Not exactly sure yet. But it needs to be quick and ugly as I think premeditated plans are unlikely to work and very risky to be uncovered. Additionally, as mentioned above, I don't think anyone would plan an incident like that in the 80s or 90s for feat of annihilating most of humanity. China, for me, has to be a factor as explained elsewhere.

I'm going to use a modification of the new 4th edition. Probably, it'll revolve around the Third Taiwan Strait crisis and the USSR reclaiming its former member states in the Baltics, as well as Armenia, Moldavia etc. I still need to come with an idea, why proper war would break out in/over/against Poland or along a wider front. I could see the USSR attack Poland over people of Russian descent, in a similar spiel as in the Baltics. With Poland aspiring NATO-membership, a hardliner government in Moscow might try to pull a fast one on Poland, before it's to late.

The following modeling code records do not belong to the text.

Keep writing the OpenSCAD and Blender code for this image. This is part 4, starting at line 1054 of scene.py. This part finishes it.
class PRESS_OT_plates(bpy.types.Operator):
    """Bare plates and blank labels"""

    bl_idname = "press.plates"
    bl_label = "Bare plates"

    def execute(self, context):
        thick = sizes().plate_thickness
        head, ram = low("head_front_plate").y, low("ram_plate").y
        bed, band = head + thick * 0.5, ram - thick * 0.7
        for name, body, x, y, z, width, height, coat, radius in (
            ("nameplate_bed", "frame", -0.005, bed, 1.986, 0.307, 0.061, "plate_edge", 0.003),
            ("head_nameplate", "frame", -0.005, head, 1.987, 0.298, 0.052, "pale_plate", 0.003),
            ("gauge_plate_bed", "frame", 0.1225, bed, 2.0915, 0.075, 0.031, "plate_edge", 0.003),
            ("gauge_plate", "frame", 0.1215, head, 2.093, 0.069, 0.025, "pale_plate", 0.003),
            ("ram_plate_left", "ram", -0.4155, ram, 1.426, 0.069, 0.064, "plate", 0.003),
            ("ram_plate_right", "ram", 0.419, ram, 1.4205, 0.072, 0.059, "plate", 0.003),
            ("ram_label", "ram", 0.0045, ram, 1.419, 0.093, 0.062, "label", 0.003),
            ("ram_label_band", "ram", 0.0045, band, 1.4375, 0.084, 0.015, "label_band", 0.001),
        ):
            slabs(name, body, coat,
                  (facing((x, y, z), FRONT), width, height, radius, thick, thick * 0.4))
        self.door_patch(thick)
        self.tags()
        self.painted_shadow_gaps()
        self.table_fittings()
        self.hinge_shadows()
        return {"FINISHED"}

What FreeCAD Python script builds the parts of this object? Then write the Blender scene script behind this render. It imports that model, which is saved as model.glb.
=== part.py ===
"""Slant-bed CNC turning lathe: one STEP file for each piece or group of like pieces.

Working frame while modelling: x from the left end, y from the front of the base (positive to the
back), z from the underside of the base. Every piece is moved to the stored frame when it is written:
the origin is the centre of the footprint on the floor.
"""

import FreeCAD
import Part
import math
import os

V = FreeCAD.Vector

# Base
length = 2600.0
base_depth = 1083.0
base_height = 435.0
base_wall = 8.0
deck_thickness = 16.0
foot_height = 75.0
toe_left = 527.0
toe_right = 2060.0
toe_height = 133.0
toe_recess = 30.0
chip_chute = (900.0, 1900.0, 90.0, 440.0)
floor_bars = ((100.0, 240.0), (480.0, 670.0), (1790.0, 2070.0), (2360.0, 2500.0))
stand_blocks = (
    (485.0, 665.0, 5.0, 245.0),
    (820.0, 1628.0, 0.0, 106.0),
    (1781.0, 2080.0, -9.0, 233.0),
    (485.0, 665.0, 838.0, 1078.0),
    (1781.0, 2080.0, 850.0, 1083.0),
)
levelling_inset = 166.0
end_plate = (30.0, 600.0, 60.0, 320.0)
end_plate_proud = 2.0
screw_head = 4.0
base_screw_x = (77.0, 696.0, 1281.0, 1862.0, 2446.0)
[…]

Also, in our history, Polish government and civilian agencies helped Chechen separatists quite openly. That could go wrong quickly with a resurgent USSR in 1997. Maybe pro-Chechen-independence protests happen at the same time as a joint maneuver by forces of NATO and Poland. A combination of several of these factors might do the trick. The Czech Republic and Slovakia just get to be in the way, much like Belgium was in 1914. Romania and the USSR might clash over Transnistria in Moldavia, drawing the two in an unwanted war just prior to the Polish incident. The Bulgarian government was historically in the 90s constantly undermined by Russia, so similar things could happen in a timeline featuring the USSR, with the latter actively trying to destabilize the country and make it a satellite state through installing its own government choice. Hungary suffers a similar fate with both nations descending into civil war, Soviet occupation and hostilities with neighbours, until parts of NATO's Southern members (Italy, Turkey, Greece, maybe Spain and Portugal, too) try to stabilize the greater Balkan area, as the second wave of the Yugoslavian breakup (Kosovo) begins.

I've not yet written it down. We'll see.